What's a common mistake foreign investors make when first looking at the Hainan FTP Master Plan?
The biggest mistake is treating it as a purely financial calculation—just adding up tax savings. They underestimate the importance of local partnership and guanxi (relationship). Navigating the application for "encouraged industry" status, understanding which zone (Haikou, Yangpu, Sanya, etc.) best fits your model, and getting timely approvals often hinges on having a trusted local advisor or joint venture partner who speaks the language and knows the officials. The plan is top-down, but implementation is intensely local. Coming in with just a spreadsheet of projected savings, without a strategy for local integration, is a recipe for frustration and delay.

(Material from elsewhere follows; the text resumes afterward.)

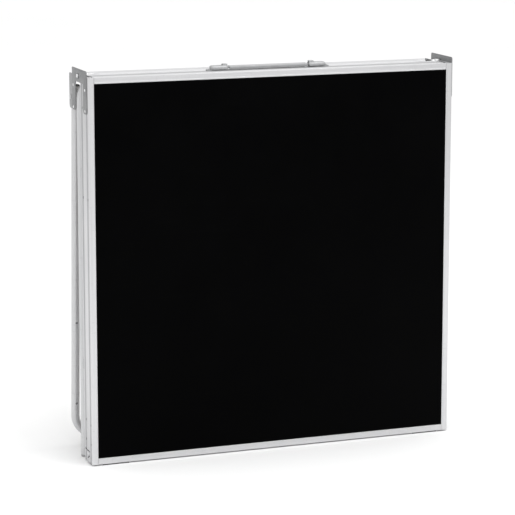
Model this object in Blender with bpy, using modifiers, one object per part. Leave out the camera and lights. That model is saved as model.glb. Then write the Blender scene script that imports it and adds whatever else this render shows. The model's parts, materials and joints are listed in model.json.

Can I really travel to Hainan visa-free like the plan suggests?
For citizens of 59 countries, including the US, UK, Canada, Australia, and most EU nations, yes. You can get a 30-day visa-on-arrival at the airports in Haikou or Sanya if you're traveling as a tourist. The process is generally smooth. However, this is for tourism only. If you're coming to explore business opportunities, you still need to secure the appropriate invitation documents and apply for a business visa beforehand through a Chinese embassy or consulate. Don't show up on a visa-free entry and try to conduct formal business meetings—it can cause issues.

The Hainan Free Trade Port Master Plan is a document of grand vision, but its real story is being written daily in office parks, customs warehouses, and policy meetings across the island. It represents China's willingness to test deep economic liberalization in a controlled setting. For the world, it's a new, unique piece on the global chessboard of trade and investment.

Understanding it requires looking past the headlines to the operational realities—the savings, the paperwork, the partnerships, and the patience needed to build something new. That's where the true opportunity, and challenge, lies.